Prompt ->
Copy out every line of the records where the string "between" occurs.

Records that describe objects:
———

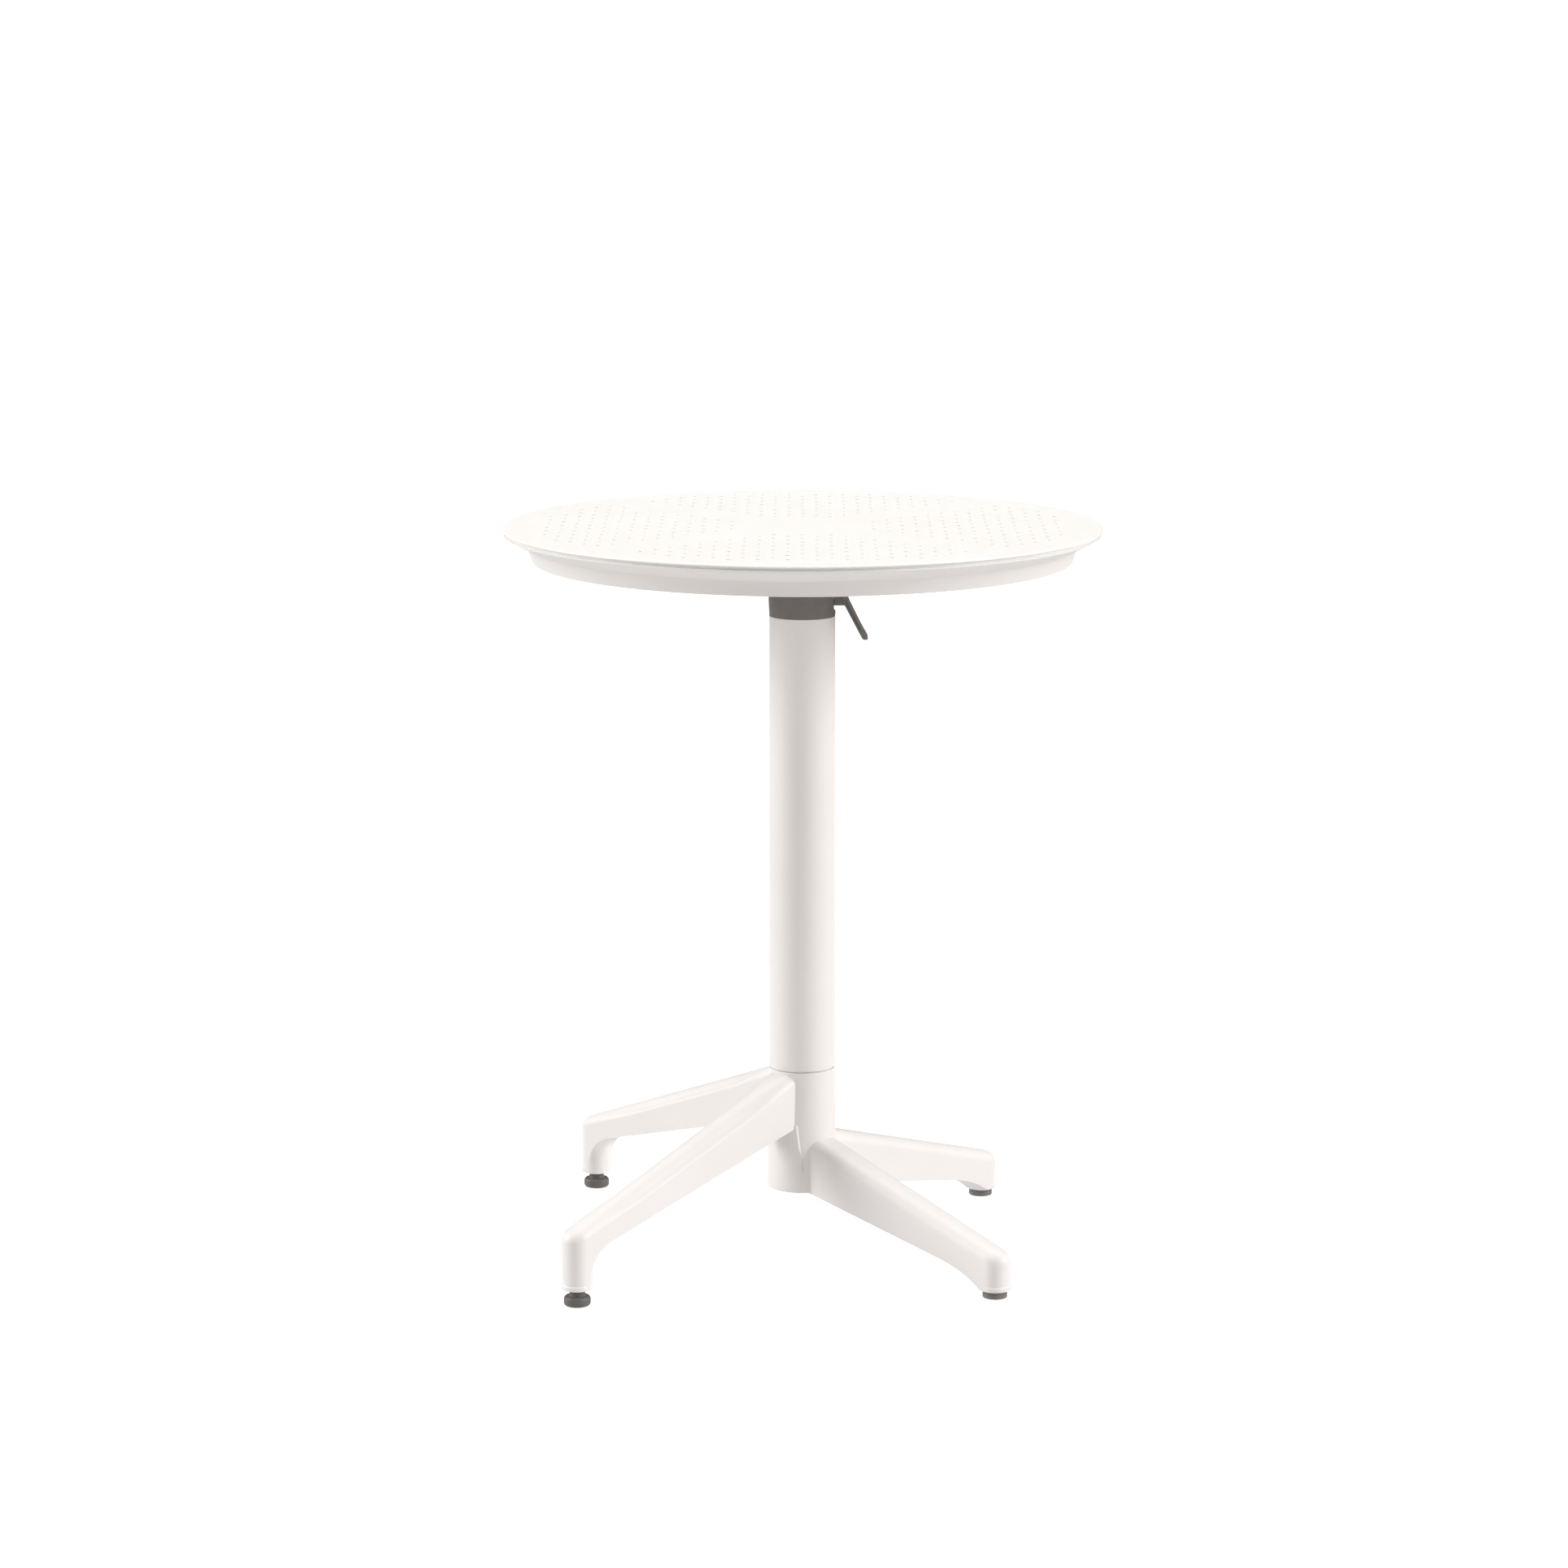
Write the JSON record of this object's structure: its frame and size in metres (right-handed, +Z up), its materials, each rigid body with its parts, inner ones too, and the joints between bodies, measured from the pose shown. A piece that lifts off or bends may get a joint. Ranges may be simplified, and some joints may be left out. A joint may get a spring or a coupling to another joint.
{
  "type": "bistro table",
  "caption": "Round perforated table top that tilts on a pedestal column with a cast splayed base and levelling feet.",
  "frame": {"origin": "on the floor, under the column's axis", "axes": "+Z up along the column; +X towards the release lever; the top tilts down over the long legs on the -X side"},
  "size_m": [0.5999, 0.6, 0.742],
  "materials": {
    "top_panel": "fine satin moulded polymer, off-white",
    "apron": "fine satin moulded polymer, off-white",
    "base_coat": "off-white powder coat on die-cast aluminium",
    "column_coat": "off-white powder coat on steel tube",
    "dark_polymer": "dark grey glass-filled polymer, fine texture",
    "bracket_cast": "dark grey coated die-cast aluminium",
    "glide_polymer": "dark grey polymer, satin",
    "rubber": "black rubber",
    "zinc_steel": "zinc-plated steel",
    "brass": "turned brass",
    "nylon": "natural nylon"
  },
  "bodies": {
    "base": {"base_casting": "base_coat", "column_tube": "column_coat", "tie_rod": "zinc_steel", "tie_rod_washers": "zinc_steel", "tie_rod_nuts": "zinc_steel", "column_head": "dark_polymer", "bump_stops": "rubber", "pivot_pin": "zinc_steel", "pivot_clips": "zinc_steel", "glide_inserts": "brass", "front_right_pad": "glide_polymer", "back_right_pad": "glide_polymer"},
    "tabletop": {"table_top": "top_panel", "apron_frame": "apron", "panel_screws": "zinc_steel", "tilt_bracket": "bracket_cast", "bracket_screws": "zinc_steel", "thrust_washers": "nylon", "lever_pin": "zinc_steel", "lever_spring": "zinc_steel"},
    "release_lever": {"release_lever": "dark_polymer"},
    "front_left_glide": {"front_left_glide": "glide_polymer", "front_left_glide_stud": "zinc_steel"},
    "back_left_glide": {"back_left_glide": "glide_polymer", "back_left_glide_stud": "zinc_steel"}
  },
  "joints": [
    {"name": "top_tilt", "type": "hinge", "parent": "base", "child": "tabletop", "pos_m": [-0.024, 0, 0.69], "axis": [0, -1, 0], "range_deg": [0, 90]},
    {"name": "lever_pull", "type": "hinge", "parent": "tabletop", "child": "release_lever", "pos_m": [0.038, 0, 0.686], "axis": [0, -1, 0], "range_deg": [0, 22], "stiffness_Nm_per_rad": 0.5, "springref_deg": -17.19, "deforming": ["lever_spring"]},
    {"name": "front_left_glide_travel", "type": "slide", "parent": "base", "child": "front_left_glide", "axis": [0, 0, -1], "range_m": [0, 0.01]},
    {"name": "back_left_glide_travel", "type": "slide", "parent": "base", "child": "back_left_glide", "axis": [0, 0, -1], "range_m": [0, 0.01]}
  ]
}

———

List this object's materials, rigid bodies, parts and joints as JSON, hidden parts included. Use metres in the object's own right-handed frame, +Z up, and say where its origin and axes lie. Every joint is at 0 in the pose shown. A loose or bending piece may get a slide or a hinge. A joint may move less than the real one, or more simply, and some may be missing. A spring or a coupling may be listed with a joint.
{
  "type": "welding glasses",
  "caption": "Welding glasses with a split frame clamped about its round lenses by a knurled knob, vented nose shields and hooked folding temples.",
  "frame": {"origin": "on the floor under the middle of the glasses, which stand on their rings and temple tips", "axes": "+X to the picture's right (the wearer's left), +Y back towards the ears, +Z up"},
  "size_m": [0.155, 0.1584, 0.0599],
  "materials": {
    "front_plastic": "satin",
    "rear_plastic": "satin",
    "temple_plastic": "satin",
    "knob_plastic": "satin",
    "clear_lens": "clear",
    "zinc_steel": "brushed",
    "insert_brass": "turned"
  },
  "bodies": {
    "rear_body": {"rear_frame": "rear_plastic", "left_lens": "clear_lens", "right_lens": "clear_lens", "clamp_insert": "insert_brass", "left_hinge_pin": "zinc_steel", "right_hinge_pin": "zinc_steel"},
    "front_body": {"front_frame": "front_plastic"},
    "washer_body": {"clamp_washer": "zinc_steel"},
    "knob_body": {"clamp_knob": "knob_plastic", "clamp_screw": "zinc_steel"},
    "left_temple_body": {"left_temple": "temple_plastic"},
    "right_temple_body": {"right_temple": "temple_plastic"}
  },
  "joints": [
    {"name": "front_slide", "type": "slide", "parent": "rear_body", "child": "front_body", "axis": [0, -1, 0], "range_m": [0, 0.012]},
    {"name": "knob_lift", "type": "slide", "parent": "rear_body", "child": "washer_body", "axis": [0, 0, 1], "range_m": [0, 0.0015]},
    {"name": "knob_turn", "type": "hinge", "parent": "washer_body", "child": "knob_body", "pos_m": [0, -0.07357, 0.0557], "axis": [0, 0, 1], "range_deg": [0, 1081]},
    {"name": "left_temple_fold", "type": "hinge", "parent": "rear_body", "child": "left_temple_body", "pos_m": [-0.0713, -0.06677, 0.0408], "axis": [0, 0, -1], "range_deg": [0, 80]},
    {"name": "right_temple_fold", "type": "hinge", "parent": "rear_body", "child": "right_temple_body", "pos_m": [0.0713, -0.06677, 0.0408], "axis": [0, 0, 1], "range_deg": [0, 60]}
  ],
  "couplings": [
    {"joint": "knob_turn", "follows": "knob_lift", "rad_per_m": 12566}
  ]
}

———

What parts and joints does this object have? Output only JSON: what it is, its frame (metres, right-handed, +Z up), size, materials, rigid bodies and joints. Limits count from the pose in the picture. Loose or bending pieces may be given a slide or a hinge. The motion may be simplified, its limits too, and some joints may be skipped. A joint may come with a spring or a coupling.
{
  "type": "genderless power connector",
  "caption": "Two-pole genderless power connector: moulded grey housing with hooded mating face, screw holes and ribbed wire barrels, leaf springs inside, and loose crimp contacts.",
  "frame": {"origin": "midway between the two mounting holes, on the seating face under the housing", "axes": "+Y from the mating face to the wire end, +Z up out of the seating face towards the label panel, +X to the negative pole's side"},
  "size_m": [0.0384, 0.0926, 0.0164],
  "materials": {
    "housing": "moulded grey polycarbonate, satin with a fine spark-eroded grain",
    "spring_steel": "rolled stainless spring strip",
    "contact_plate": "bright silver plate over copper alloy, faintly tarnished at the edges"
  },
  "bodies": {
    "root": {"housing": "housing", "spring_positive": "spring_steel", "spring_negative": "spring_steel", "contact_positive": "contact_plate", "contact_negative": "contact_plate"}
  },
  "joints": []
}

———

Solution to this exercise ->
Write the JSON record of this object's structure: its frame and size in metres (right-handed, +Z up), its materials, each rigid body with its parts, inner ones too, and the joints between bodies, measured from the pose shown. A piece that lifts off or bends may get a joint. Ranges may be simplified, and some joints may be left out. A joint may get a spring or a coupling to another joint.
  "frame": {"origin": "midway between the two mounting holes, on the seating face under the housing", "axes": "+Y from the mating face to the wire end, +Z up out of the seating face towards the label panel, +X to the negative pole's side"},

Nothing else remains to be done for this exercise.